TSMC or Taiwan Semiconductor Manufacturing Company Ltd is a Taiwanese multinational semiconductor contract manufacturing and design firm. It is one of Taiwan’s largest companies, the world’s most valuable semiconductor company, and the world’s largest dedicated independent (pure-play) semiconductor foundry.
According to a press report coming via Nikkei Asia, TSMC is drawing attention to the growing importance of chip packaging, a little-known part of the process of making semiconductors.
Silicon manufacturing these days can be quite challenging, and it requires massive investment, and extensive knowledge of the silicon process technology, and how it works.
NIKKEI Asia source reports that TSMC aims to work with Google, AMD and other U.S. tech giants to develop a new way of making semiconductors more powerful. TSMC plans to push the production of 3D chip manufacturing process.
With the advancement in silicon tech, MOORE’s Law has actually slowed down, as it has become more difficult to shrink the space between transistors and thus fit more onto a chip.
Moore’s Law is the observation made in 1965 by Gordon Moore, co-founder of Intel, that the number of transistors per square inch on integrated circuits had doubled every year since the integrated circuit was invented. Moore predicted that this trend would continue for the foreseeable future.
In subsequent years, the pace slowed down a bit, but data density has doubled approximately every 18 months, and this is the current definition of Moore’s Law, which Moore himself has blessed. Most experts, including Moore himself, expect Moore’s Law to hold true until 2020-2025.
But the traditional approach of cramming and putting ever more transistors onto a single chip is starting to slow down and lose steam. Chip packaging is one of the final steps in the chipmaking process, in which semiconductors are mounted into a supportive case before being placed on a print-circuit board.

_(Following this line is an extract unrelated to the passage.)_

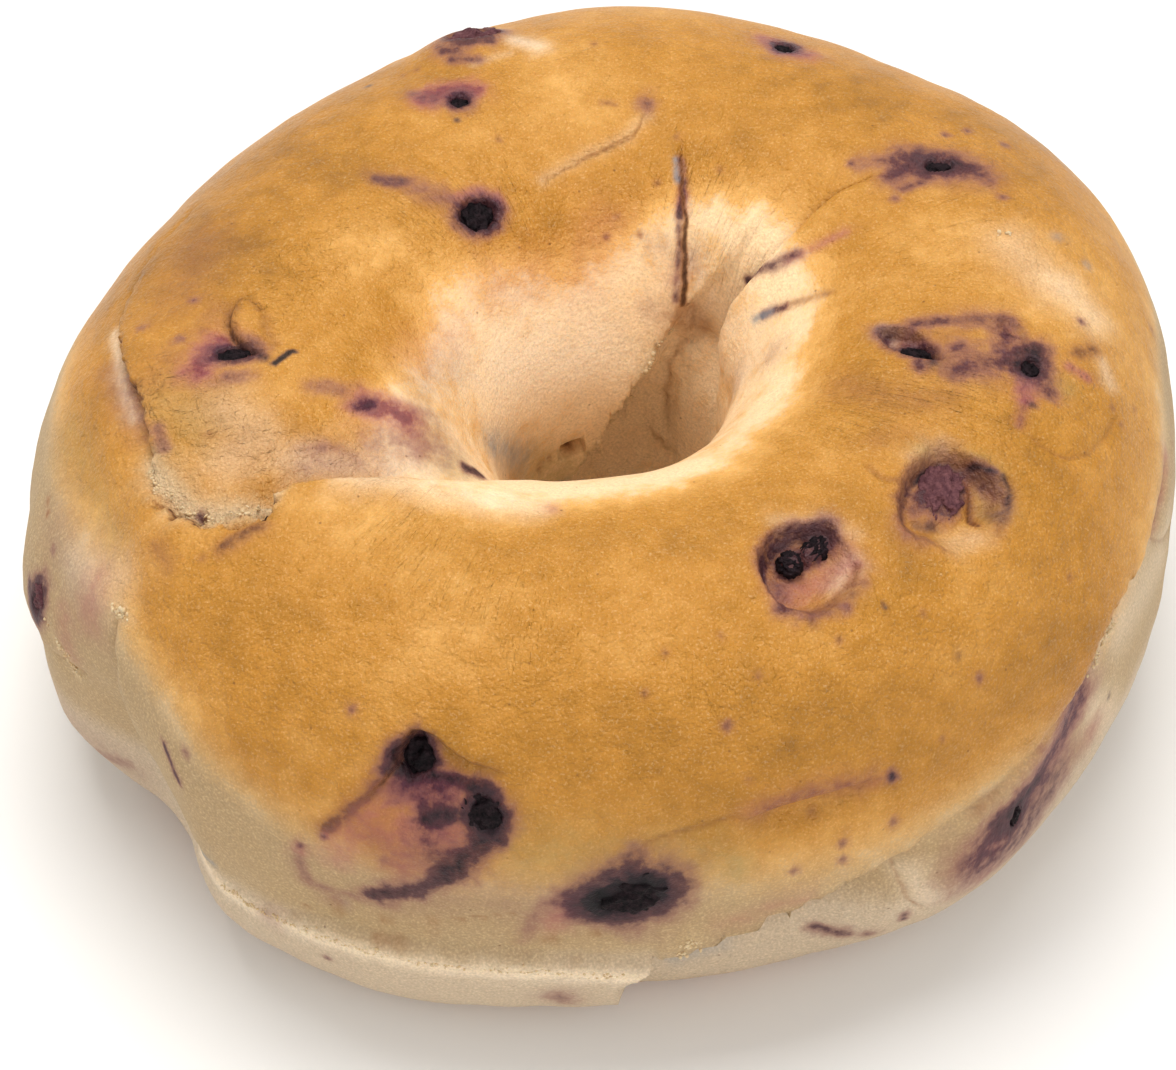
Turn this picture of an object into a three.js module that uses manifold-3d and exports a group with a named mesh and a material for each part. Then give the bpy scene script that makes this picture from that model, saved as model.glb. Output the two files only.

But TSMC is now taking chip packaging vertically and horizontally, using a new 3-D technology that is dubbed as SoIC. It makes it possible to stack and link several different types of chips, such as processors, memory and sensors, all into one whole package, according to the company. This approach makes the whole chipset smaller, more powerful and more energy-efficient.
TSMC-SoIC service platform provides innovative front-end, 3D inter-chip (3D IC) stacking technologies for re-integration of chiplets partitioned from System on Chip (SoC). TSMC will deploy the 3D silicon manufacturing technology at its chip packaging plant in Taiwanese city of Miaoli.
Google and AMD will be among its first customers for SoIC chips, and are helping TSMC to test and certify this technology. Construction on the plant is slated for completion next year, with mass production to begin in 2022.
As per one chip packaging industry insider expert, “TSMC is of course not trying to replace all traditional chip packaging players, but it aims to serve those premium clients at the very top of the pyramid so those deep-pocketed chip developers like Apple, Google, AMD and Nvidia won’t leave TSMC for its competitors”.
“These new chip stacking techs require advanced chip manufacturing expertise as well as a lot of computer simulations to achieve precise stacking, so it’s very difficult for traditional chip packaging providers to step in”.
TSMC is not the only chipmaker investigating the possibilities of more advanced chip packaging tech. Small rivals like SMIC/Semiconductor Manufacturing International Co., which is China’s biggest contract chipmaker, is looking at building a similar advanced chip packaging tech.
“We expect revenue from our backend services, which include both advanced packaging and testing to grow at a rate slightly above the corporate average in the next few years,” TSMC CEO and Vice Chairman C.C. Wei said in an earnings briefing in mid-October.
Google plans to use chips made with the SolC process for autonomous driving systems and other applications. Google is a relative newcomer in designing its own chips, which it currently uses for artificial intelligence/AI computing in its data center servers.
AMD, which develops microprocessors for computers and servers, is also eager to take advantage of the latest stacking technologies in hopes of creating chip products capable of outperforming those of its bigger rival which is Intel.
TSMC already has a chip packaging plant in the Taiwanese city of Taoyuan, mainly serving Apple’s needs. Besides Taoyuan and Miaoli, TSMC is also building a chip packaging plant in the southern Taiwanese city of Tainan near its most advanced 5-nanometer chip plant, dubbed Plant 18, which is still expanding to later churn out even more advanced 3-nanometer chips.
Arisa Liu, a semiconductor analyst with Taiwan Institute of Economic Research, said the demand for advanced packing is growing, as premium chip developers worldwide seek more customized chips that can generate powerful performance and help them stand out from their rivals.
“It has become a new arena for leading chip manufacturers TSMC, Samsung and Intel, as well as for global leading chip developers,” Liu said. “It’s also viewed as a means to counter the slowing of Moore’s Law.”